Ray Bradbury. Fahrenheit 451. Roman

Manche der Dystopien, die im letzten Jahrhundert erschienen, wurden zu einem bestimmten Zeitpunkt ins historische Museum verfrachtet. Man glaubte, sie seien zur Zeit ihrer Entstehung weitsichtig gewesen und hätten mit ihrem Szenario vor möglichen Entwicklungen eindringlich gewarnt. Aber, so der Tenor, irgendwann hätte die moderne, liberale Gesellschaft doch die Oberhand gewonnen und die düsteren Visionen eines autoritären, totalitären und alles kontrollierenden Staates seien nicht mehr zeitgemäß.

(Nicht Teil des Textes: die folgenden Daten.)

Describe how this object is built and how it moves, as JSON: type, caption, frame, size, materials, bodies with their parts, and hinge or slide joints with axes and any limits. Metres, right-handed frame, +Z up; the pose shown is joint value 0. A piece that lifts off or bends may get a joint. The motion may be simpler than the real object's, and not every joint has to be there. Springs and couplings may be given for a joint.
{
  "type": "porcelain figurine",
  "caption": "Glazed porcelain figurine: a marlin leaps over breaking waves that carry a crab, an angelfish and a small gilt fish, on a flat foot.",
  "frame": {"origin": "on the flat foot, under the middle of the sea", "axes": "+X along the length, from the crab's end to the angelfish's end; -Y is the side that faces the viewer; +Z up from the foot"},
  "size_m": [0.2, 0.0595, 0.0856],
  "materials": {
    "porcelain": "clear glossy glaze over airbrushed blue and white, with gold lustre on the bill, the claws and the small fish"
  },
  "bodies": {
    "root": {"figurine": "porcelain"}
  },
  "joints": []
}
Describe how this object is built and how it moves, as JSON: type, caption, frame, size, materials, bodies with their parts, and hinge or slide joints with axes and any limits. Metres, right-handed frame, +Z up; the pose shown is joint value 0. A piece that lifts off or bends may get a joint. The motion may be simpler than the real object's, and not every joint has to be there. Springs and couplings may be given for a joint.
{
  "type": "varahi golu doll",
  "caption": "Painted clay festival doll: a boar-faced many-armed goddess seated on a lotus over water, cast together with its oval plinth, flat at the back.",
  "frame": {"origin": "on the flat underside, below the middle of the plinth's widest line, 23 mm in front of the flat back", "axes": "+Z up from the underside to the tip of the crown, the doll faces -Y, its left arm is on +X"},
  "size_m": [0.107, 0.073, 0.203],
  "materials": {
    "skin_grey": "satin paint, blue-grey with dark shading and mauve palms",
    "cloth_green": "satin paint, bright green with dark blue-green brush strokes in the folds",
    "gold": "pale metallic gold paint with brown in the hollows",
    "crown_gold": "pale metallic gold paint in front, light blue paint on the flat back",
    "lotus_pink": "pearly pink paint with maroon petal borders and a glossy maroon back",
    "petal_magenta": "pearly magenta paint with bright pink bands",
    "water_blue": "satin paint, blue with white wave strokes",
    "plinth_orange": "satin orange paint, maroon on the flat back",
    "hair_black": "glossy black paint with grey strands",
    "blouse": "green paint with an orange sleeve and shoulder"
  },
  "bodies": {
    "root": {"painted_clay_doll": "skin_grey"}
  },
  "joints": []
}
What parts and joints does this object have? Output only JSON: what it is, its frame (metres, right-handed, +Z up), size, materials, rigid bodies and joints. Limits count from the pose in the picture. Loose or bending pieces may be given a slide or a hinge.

Von den vier großen Erzählungen, die eine Dauerhaftigkeit in Sachen politischer Dystopie für sich beanspruchen konnten, stammten zwei von George Orwell. Die Animal Farm hatte insofern etwas Spezielles, als dass sie das vermeintlich eherne Gesetz der Restauration von ursprünglichen Befreiungsbewegungen thematisierte und in dem konkreten historischen Kontext der Sowjetgesellschaft gelesen werden musste. Aber bei 1984 gering es um Autoritatismus, genauso wie bei Brave New World von Aldous Huxley und Fahrenheit 451 von Ray Bradbury.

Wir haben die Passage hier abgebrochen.